— begin Material —

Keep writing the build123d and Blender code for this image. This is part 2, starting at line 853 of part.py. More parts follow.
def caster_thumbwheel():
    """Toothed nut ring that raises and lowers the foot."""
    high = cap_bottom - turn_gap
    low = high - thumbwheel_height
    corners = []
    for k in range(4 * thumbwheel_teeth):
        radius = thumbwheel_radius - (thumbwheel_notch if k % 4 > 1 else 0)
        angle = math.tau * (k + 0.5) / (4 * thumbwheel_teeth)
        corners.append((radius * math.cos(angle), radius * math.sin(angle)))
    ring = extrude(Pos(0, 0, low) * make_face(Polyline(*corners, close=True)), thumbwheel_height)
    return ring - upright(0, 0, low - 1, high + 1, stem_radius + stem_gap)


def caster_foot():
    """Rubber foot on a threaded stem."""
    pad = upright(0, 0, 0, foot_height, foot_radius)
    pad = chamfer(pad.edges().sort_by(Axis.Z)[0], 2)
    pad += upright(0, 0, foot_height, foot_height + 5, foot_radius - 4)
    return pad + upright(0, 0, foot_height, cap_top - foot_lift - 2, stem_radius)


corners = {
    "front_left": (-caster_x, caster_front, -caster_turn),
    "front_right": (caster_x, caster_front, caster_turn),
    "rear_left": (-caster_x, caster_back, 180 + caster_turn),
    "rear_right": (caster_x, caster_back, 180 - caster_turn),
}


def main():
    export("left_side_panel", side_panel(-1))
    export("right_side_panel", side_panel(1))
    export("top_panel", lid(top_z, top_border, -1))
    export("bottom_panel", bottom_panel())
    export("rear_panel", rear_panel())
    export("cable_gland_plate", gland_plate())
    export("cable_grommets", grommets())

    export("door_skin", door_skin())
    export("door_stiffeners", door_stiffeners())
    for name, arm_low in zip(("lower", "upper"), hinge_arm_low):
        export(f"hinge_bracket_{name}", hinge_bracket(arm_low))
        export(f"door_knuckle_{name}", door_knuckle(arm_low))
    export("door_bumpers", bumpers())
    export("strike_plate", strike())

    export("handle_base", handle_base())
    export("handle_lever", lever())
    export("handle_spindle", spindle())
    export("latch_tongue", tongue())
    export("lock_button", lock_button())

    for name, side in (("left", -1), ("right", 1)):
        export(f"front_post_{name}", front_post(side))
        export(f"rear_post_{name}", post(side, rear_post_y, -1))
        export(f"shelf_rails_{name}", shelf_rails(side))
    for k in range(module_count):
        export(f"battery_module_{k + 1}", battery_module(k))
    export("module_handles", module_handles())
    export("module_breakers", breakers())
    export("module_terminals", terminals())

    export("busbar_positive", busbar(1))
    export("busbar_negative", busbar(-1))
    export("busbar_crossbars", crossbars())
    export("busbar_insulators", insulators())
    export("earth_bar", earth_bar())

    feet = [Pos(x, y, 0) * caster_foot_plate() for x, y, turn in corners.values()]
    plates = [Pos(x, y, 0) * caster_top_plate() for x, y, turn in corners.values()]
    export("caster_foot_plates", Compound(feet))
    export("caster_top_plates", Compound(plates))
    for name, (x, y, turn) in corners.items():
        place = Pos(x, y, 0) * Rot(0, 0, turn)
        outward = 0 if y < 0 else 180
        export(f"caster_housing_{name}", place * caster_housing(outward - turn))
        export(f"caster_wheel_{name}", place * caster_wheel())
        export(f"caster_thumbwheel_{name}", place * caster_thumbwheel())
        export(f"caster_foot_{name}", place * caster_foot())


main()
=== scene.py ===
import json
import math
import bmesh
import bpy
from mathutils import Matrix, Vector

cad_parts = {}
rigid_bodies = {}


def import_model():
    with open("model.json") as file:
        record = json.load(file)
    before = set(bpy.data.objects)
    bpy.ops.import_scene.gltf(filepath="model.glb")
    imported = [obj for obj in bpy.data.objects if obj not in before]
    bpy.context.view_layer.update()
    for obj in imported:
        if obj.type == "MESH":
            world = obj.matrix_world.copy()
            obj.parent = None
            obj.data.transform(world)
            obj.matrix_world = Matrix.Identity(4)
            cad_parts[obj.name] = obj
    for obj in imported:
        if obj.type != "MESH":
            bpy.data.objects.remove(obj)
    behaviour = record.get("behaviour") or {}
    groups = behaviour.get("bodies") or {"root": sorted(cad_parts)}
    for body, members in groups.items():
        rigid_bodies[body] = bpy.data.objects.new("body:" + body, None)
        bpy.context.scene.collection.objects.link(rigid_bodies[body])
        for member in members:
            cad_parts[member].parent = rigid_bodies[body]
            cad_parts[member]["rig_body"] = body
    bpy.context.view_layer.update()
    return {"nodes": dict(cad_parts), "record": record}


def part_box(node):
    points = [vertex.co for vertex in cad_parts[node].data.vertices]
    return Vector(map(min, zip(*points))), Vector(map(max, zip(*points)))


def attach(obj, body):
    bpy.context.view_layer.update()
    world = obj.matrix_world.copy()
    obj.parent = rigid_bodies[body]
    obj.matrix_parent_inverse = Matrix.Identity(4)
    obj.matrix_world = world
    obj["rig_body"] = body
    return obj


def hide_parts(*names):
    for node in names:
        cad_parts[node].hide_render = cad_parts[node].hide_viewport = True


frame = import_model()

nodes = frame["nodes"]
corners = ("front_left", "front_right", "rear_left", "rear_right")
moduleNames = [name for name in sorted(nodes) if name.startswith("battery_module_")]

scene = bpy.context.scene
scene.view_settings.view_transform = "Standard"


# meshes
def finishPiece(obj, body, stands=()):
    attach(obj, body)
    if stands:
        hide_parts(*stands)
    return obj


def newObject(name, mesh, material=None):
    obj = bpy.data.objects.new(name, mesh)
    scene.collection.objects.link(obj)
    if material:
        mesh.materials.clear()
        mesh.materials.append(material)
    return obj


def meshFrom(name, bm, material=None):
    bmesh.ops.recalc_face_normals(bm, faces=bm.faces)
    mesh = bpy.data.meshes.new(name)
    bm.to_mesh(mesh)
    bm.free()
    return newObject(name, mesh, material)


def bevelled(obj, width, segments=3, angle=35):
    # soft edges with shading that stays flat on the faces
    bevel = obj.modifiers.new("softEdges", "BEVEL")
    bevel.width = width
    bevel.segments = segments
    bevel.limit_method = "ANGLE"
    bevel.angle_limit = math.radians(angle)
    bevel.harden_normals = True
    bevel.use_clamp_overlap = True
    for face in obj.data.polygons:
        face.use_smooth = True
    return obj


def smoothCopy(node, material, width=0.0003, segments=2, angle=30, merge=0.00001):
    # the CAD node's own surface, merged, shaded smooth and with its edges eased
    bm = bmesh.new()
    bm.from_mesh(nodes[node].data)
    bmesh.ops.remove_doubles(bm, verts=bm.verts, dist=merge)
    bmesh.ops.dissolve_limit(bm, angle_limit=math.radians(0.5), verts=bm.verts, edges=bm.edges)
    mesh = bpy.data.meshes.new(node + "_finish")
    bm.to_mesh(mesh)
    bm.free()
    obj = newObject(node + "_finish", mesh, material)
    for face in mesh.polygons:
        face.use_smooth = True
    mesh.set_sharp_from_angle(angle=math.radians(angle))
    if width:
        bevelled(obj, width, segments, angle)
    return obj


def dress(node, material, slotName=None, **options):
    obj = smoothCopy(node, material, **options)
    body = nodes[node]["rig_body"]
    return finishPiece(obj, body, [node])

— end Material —

Extract each line from the listing above, please, and repeat it exactly.

Keep writing the build123d and Blender code for this image. This is part 2, starting at line 853 of part.py. More parts follow.
def caster_thumbwheel():
    """Toothed nut ring that raises and lowers the foot."""
    high = cap_bottom - turn_gap
    low = high - thumbwheel_height
    corners = []
    for k in range(4 * thumbwheel_teeth):
        radius = thumbwheel_radius - (thumbwheel_notch if k % 4 > 1 else 0)
        angle = math.tau * (k + 0.5) / (4 * thumbwheel_teeth)
        corners.append((radius * math.cos(angle), radius * math.sin(angle)))
    ring = extrude(Pos(0, 0, low) * make_face(Polyline(*corners, close=True)), thumbwheel_height)
    return ring - upright(0, 0, low - 1, high + 1, stem_radius + stem_gap)


def caster_foot():
    """Rubber foot on a threaded stem."""
    pad = upright(0, 0, 0, foot_height, foot_radius)
    pad = chamfer(pad.edges().sort_by(Axis.Z)[0], 2)
    pad += upright(0, 0, foot_height, foot_height + 5, foot_radius - 4)
    return pad + upright(0, 0, foot_height, cap_top - foot_lift - 2, stem_radius)


corners = {
    "front_left": (-caster_x, caster_front, -caster_turn),
    "front_right": (caster_x, caster_front, caster_turn),
    "rear_left": (-caster_x, caster_back, 180 + caster_turn),
    "rear_right": (caster_x, caster_back, 180 - caster_turn),
}


def main():
    export("left_side_panel", side_panel(-1))
    export("right_side_panel", side_panel(1))
    export("top_panel", lid(top_z, top_border, -1))
    export("bottom_panel", bottom_panel())
    export("rear_panel", rear_panel())
    export("cable_gland_plate", gland_plate())
    export("cable_grommets", grommets())

    export("door_skin", door_skin())
    export("door_stiffeners", door_stiffeners())
    for name, arm_low in zip(("lower", "upper"), hinge_arm_low):
        export(f"hinge_bracket_{name}", hinge_bracket(arm_low))
        export(f"door_knuckle_{name}", door_knuckle(arm_low))
    export("door_bumpers", bumpers())
    export("strike_plate", strike())

    export("handle_base", handle_base())
    export("handle_lever", lever())
    export("handle_spindle", spindle())
    export("latch_tongue", tongue())
    export("lock_button", lock_button())

    for name, side in (("left", -1), ("right", 1)):
        export(f"front_post_{name}", front_post(side))
        export(f"rear_post_{name}", post(side, rear_post_y, -1))
        export(f"shelf_rails_{name}", shelf_rails(side))
    for k in range(module_count):
        export(f"battery_module_{k + 1}", battery_module(k))
    export("module_handles", module_handles())
    export("module_breakers", breakers())
    export("module_terminals", terminals())

    export("busbar_positive", busbar(1))
    export("busbar_negative", busbar(-1))
    export("busbar_crossbars", crossbars())
    export("busbar_insulators", insulators())
    export("earth_bar", earth_bar())

    feet = [Pos(x, y, 0) * caster_foot_plate() for x, y, turn in corners.values()]
    plates = [Pos(x, y, 0) * caster_top_plate() for x, y, turn in corners.values()]
    export("caster_foot_plates", Compound(feet))
    export("caster_top_plates", Compound(plates))
    for name, (x, y, turn) in corners.items():
        place = Pos(x, y, 0) * Rot(0, 0, turn)
        outward = 0 if y < 0 else 180
        export(f"caster_housing_{name}", place * caster_housing(outward - turn))
        export(f"caster_wheel_{name}", place * caster_wheel())
        export(f"caster_thumbwheel_{name}", place * caster_thumbwheel())
        export(f"caster_foot_{name}", place * caster_foot())


main()
=== scene.py ===
import json
import math
import bmesh
import bpy
from mathutils import Matrix, Vector

cad_parts = {}
rigid_bodies = {}


def import_model():
    with open("model.json") as file:
        record = json.load(file)
    before = set(bpy.data.objects)
    bpy.ops.import_scene.gltf(filepath="model.glb")
    imported = [obj for obj in bpy.data.objects if obj not in before]
    bpy.context.view_layer.update()
    for obj in imported:
        if obj.type == "MESH":
            world = obj.matrix_world.copy()
            obj.parent = None
            obj.data.transform(world)
            obj.matrix_world = Matrix.Identity(4)
            cad_parts[obj.name] = obj
    for obj in imported:
        if obj.type != "MESH":
            bpy.data.objects.remove(obj)
    behaviour = record.get("behaviour") or {}
    groups = behaviour.get("bodies") or {"root": sorted(cad_parts)}
    for body, members in groups.items():
        rigid_bodies[body] = bpy.data.objects.new("body:" + body, None)
        bpy.context.scene.collection.objects.link(rigid_bodies[body])
        for member in members:
            cad_parts[member].parent = rigid_bodies[body]
            cad_parts[member]["rig_body"] = body
    bpy.context.view_layer.update()
    return {"nodes": dict(cad_parts), "record": record}


def part_box(node):
    points = [vertex.co for vertex in cad_parts[node].data.vertices]
    return Vector(map(min, zip(*points))), Vector(map(max, zip(*points)))


def attach(obj, body):
    bpy.context.view_layer.update()
    world = obj.matrix_world.copy()
    obj.parent = rigid_bodies[body]
    obj.matrix_parent_inverse = Matrix.Identity(4)
    obj.matrix_world = world
    obj["rig_body"] = body
    return obj


def hide_parts(*names):
    for node in names:
        cad_parts[node].hide_render = cad_parts[node].hide_viewport = True


frame = import_model()

nodes = frame["nodes"]
corners = ("front_left", "front_right", "rear_left", "rear_right")
moduleNames = [name for name in sorted(nodes) if name.startswith("battery_module_")]

scene = bpy.context.scene
scene.view_settings.view_transform = "Standard"


# meshes
def finishPiece(obj, body, stands=()):
    attach(obj, body)
    if stands:
        hide_parts(*stands)
    return obj


def newObject(name, mesh, material=None):
    obj = bpy.data.objects.new(name, mesh)
    scene.collection.objects.link(obj)
    if material:
        mesh.materials.clear()
        mesh.materials.append(material)
    return obj


def meshFrom(name, bm, material=None):
    bmesh.ops.recalc_face_normals(bm, faces=bm.faces)
    mesh = bpy.data.meshes.new(name)
    bm.to_mesh(mesh)
    bm.free()
    return newObject(name, mesh, material)


def bevelled(obj, width, segments=3, angle=35):
    # soft edges with shading that stays flat on the faces
    bevel = obj.modifiers.new("softEdges", "BEVEL")
    bevel.width = width
    bevel.segments = segments
    bevel.limit_method = "ANGLE"
    bevel.angle_limit = math.radians(angle)
    bevel.harden_normals = True
    bevel.use_clamp_overlap = True
    for face in obj.data.polygons:
        face.use_smooth = True
    return obj


def smoothCopy(node, material, width=0.0003, segments=2, angle=30, merge=0.00001):
    # the CAD node's own surface, merged, shaded smooth and with its edges eased
    bm = bmesh.new()
    bm.from_mesh(nodes[node].data)
    bmesh.ops.remove_doubles(bm, verts=bm.verts, dist=merge)
    bmesh.ops.dissolve_limit(bm, angle_limit=math.radians(0.5), verts=bm.verts, edges=bm.edges)
    mesh = bpy.data.meshes.new(node + "_finish")
    bm.to_mesh(mesh)
    bm.free()
    obj = newObject(node + "_finish", mesh, material)
    for face in mesh.polygons:
        face.use_smooth = True
    mesh.set_sharp_from_angle(angle=math.radians(angle))
    if width:
        bevelled(obj, width, segments, angle)
    return obj


def dress(node, material, slotName=None, **options):
    obj = smoothCopy(node, material, **options)
    body = nodes[node]["rig_body"]
    return finishPiece(obj, body, [node])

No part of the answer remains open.